--- Information shown ---

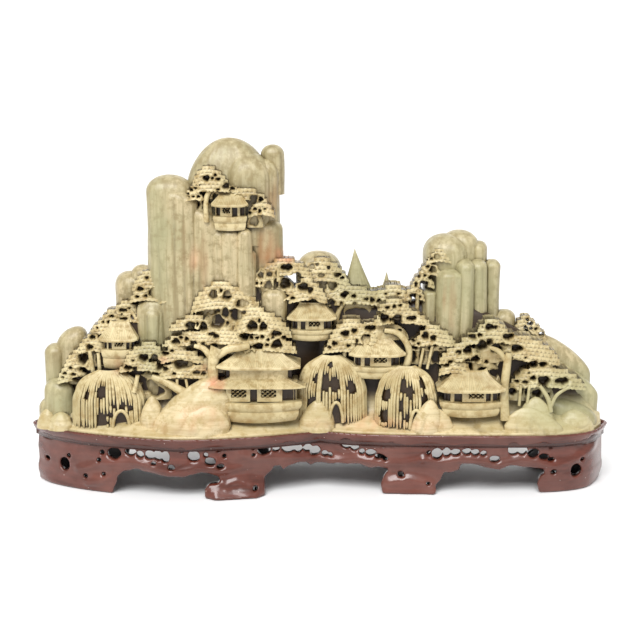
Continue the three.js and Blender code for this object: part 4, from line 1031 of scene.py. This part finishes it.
def willow(left, right, front, depth, base, top, door, openings, seed=0):
    rng = np.random.default_rng(seed)
    middle, half = (left + right) / 2, (right - left) / 2
    centre_y, thick = front + depth / 2, depth / 2
    share = np.linspace(0, 1, 30)[:, None]
    angle = np.linspace(0, 2 * np.pi, 72, endpoint=False)[None]
    # The inner dome is painted fully dark as shade and shows through the openings.
    skins = [skin(
        middle + (half - 5) * dome(share) * np.cos(angle), centre_y + (thick - 5) * dome(share) * np.sin(angle),
        base + (top - base - 4) * share + 0 * angle, True, 1,
    )]
    count = int(np.pi * np.sqrt((half**2 + thick**2) / 2) * 1.06 / STRAND_PITCH)
    door_side, door_half = door
    for i in range(count):
        way = np.pi * (1.02 + 0.96 * (i + 0.5) / count) + rng.uniform(-0.02, 0.02)
        aside = np.cos(way)
        spans = [(0.99, rng.uniform(-0.01, 0.05))]
        arch = 1 - ((aside - door_side) / door_half) ** 2
        if arch > 0:
            spans = [(0.99, 0.27 * math.sqrt(arch) + 0.06)]
        for side, level, wide, high in openings:
            reach = 1 - ((aside - side) / wide) ** 2
            if reach <= 0:
                continue
            gap_top = level + high * math.sqrt(reach) - rng.uniform(0, 0.05)
            gap_foot = level - high * math.sqrt(reach)
            spans = [part for a, b in spans for part in (
                [(a, max(b, gap_top)), (min(a, gap_foot), b)] if a > gap_foot and b < gap_top else [(a, b)]
            )]
        puff = rng.uniform(-0.3, 0.7)
        for start, end in spans:
            if start - end < 0.06:
                continue
            ts = np.linspace(start, end, max(3, int((start - end) * 10)))
            radius = dome(np.minimum(ts, 0.97))
            path = np.stack([
                middle + (half - 1.6 + puff) * radius * aside, centre_y + (thick - 1.6 + puff) * radius * np.sin(way),
                base + (top - base - 1.5) * ts,
            ], 1)
            ends = [1.2] + [1.62] * (len(ts) - 2) + [0.5]
            skins.append(tube(path, ends, 6, steps=3 * len(ts)))
    rim_turn = np.linspace(0, np.pi, 12)
    rim_side = door_side + door_half * 1.1 * np.cos(rim_turn)
    rim_level = 0.02 + 0.3 * np.sin(rim_turn)
    rim = np.stack([
        middle + (half - 1) * rim_side, centre_y - (thick - 0.5) * np.sqrt(np.maximum(0, 1 - rim_side**2)),
        base + (top - base) * rim_level,
    ], 1)
    skins.append(tube(rim, [1.8] * 12, 8, steps=30))
    return skins


willows = stone_piece("willows", [part for i, size in enumerate(WILLOWS) for part in willow(**size, seed=300 + i)], leaf_stone)

# Age and painted shade. Each point of the stone is darkened as deep as the carving hides it, which is
# painted shade and stands also for old dirt, and veins of rust and blush cross the block in a few places;
# both are worked out here for every piece of the stone.
OCCLUSION_CELL = 2.2
STAINS = [
    ("rust", -55, 246, 16, 24, 0.75), ("rust", -48, 300, 9, 26, 0.35), ("rust", 136, 190, 5, 32, 0.55),
    ("rust", 128, 200, 3, 26, 0.3), ("blush", -34, 240, 16, 9, 0.9), ("rust", -34, 236, 12, 6, 0.3),
    ("blush", -106, 114, 12, 9, 0.85), ("rust", -102, 112, 4, 5, 0.4), ("rust", -206, 131, 14, 11, 0.5),
    ("rust", -150, 72, 36, 8, 0.3), ("blush", -120, 84, 30, 14, 0.35), ("blush", 60, 72, 90, 9, 0.3),
    ("rust", -118, 230, 5, 40, 0.4), ("rust", -137, 250, 4, 30, 0.25), ("blush", -128, 240, 8, 20, 0.4),
    ("green", 250, 95, 70, 40, 0.55), ("green", 150, 200, 50, 60, 0.45), ("green", -165, 250, 14, 70, 0.4),
    ("green", -172, 150, 20, 40, 0.4), ("green", 43, 215, 40, 40, 0.45), ("green", -270, 100, 26, 34, 0.35),
    ("rust", -90, 76, 30, 7, 0.2), ("blush", -160, 136, 12, 6, 0.4), ("blush", -118, 128, 10, 5, 0.5),
]
OCCLUSION_WAYS = np.array([
    (0, -1, 0), (0, -1, 0.6), (0, -0.6, 1), (0, 0, 1), (0.8, -1, 0.3), (-0.8, -1, 0.3), (1, -0.3, 0.4),
    (-1, -0.3, 0.4), (0.5, -1, -0.3), (-0.5, -1, -0.3), (0, 1, 0.6), (0.6, 0.6, 0.6), (-0.6, 0.6, 0.6),
])
OCCLUSION_WAYS /= np.linalg.norm(OCCLUSION_WAYS, axis=1)[:, None]


def read_points(piece, field, kind):
    source = piece.data.vertices if kind == "co" else piece.data.polygons
    values = np.empty(3 * len(source), np.float32)
    source.foreach_get(field, values)
    return values.reshape(-1, 3)


low_corner = np.array([-310, -90, 50.0])
filled = np.zeros((290, 84, 145), bool)
for piece in stone_pieces:
    for points in (read_points(piece, "co", "co"), read_points(piece, "center", "faces")):
        cells = ((points * 1000 - low_corner) / OCCLUSION_CELL).astype(int)
        cells = np.clip(cells, 0, np.array(filled.shape) - 1)
        filled[cells[:, 0], cells[:, 1], cells[:, 2]] = True
# Painted shade from occlusion: each point is darkened by how much nearby stone blocks the ways out from it, standing
# also for the dirt and wax in deep hollows.
for piece in stone_pieces:
    points = read_points(piece, "co", "co") * 1000
    normals = np.empty(3 * len(points), np.float32)
    piece.data.vertex_normals.foreach_get("vector", normals)
    normals = normals.reshape(-1, 3)
    hidden, weights = np.zeros(len(points)), np.zeros(len(points))
    for way in OCCLUSION_WAYS:
        weight = np.clip(normals @ way + 0.1, 0, 1)
        blocked = np.zeros(len(points))
        for distance in (3.5, 5.5, 8, 11, 15, 20):
            cells = ((points + normals * 1.5 + way * distance - low_corner) / OCCLUSION_CELL).astype(int)
            inside = ((cells >= 0) & (cells < filled.shape)).all(1)
            cells = np.clip(cells, 0, np.array(filled.shape) - 1)
            hit = filled[cells[:, 0], cells[:, 1], cells[:, 2]] & inside
            blocked = np.maximum(blocked, hit * (1 - distance / 30))
        hidden += weight * blocked
        weights += weight
    occluded = ease(0.42, 0.8, hidden / np.maximum(weights, 0.01))
    dirt_and_shade_amount = np.empty(len(points), np.float32)
    piece.data.attributes["dirt_and_shade"].data.foreach_get("value", dirt_and_shade_amount)
    dirt_and_shade_amount = np.clip(1 - (1 - dirt_and_shade_amount) * (1 - 0.75 * occluded), 0, 1)
    piece.data.attributes["dirt_and_shade"].data.foreach_set("value", dirt_and_shade_amount.astype(np.float32))
    amounts = {"rust": np.zeros(len(points)), "blush": np.zeros(len(points)), "green": np.zeros(len(points))}
    vein = waver(points[:, 0], points[:, 1], 0.3 * points[:, 2], 7, 401)
    for kind, x, z, wide, high, strength in STAINS:
        reach = np.hypot((points[:, 0] - x) / wide, (points[:, 2] - z) / high)
        uneven = 1 if kind == "green" else np.clip(0.7 + 0.5 * vein, 0.1, 1.2)
        amounts[kind] = np.maximum(amounts[kind], strength * uneven * ease(1.15, 0.3, reach))
    for kind, amount in amounts.items():
        layer = piece.data.attributes.new(kind, "FLOAT", "POINT")
        layer.data.foreach_set("value", amount.astype(np.float32))

# A plain pale floor and soft studio light from above and in front.
floor_finish = bpy.data.materials.new("pale_floor")
floor_finish.use_nodes = True
floor_shader = floor_finish.node_tree.nodes["Principled BSDF"]
floor_shader.inputs["Base Color"].default_value = (0.88, 0.88, 0.88, 1)
floor_shader.inputs["Roughness"].default_value = 0.9
floor_shader.inputs["Specular IOR Level"].default_value = 0.1
run = np.r_[-4, 6, 8, 9.4, 10, 10]
rise = np.r_[0, 0, 0.3, 1.4, 3, 12]
floor_mesh = bpy.data.meshes.new("floor")
floor_mesh.from_pydata(
    [(x, y, z) for y, z in zip(run, rise) for x in (-12, 12)], [],
    [(2 * i, 2 * i + 1, 2 * i + 3, 2 * i + 2) for i in range(len(run) - 1)],
)
floor_mesh.shade_smooth()
floor_mesh.materials.append(floor_finish)
floor = bpy.data.objects.new("floor", floor_mesh)
bpy.context.scene.collection.objects.link(floor)

overhead_data = bpy.data.lights.new("overhead", "SUN")
overhead_data.angle = math.radians(38)
overhead_data.energy = 2.9
overhead = bpy.data.objects.new("overhead", overhead_data)
bpy.context.scene.collection.objects.link(overhead)
overhead.rotation_euler = (math.radians(38), 0, math.radians(-16))
world = bpy.data.worlds.new("studio")
bpy.context.scene.world = world
world.use_nodes = True
world.node_tree.nodes["Background"].inputs["Color"].default_value = (1, 1, 1, 1)
world.node_tree.nodes["Background"].inputs["Strength"].default_value = 0.6
bpy.context.scene.view_settings.view_transform = "Standard"

ELEVATION = math.radians(12)
AIM = (0, 0, 0.171)
DISTANCE = 1.5
camera_data = bpy.data.cameras.new("camera")
camera_data.lens = 81.1
camera_data.sensor_width = 36
camera = bpy.data.objects.new("camera", camera_data)
bpy.context.scene.collection.objects.link(camera)
camera.location = (0, -DISTANCE * math.cos(ELEVATION), AIM[2] + DISTANCE * math.sin(ELEVATION))
camera.rotation_euler = (math.pi / 2 - ELEVATION, 0, 0)
bpy.context.scene.camera = camera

---

* Request
Which lines contain the word "part"? Copy each of them.

* Result
Continue the three.js and Blender code for this object: part 4, from line 1031 of scene.py. This part finishes it.
            spans = [part for a, b in spans for part in (
willows = stone_piece("willows", [part for i, size in enumerate(WILLOWS) for part in willow(**size, seed=300 + i)], leaf_stone)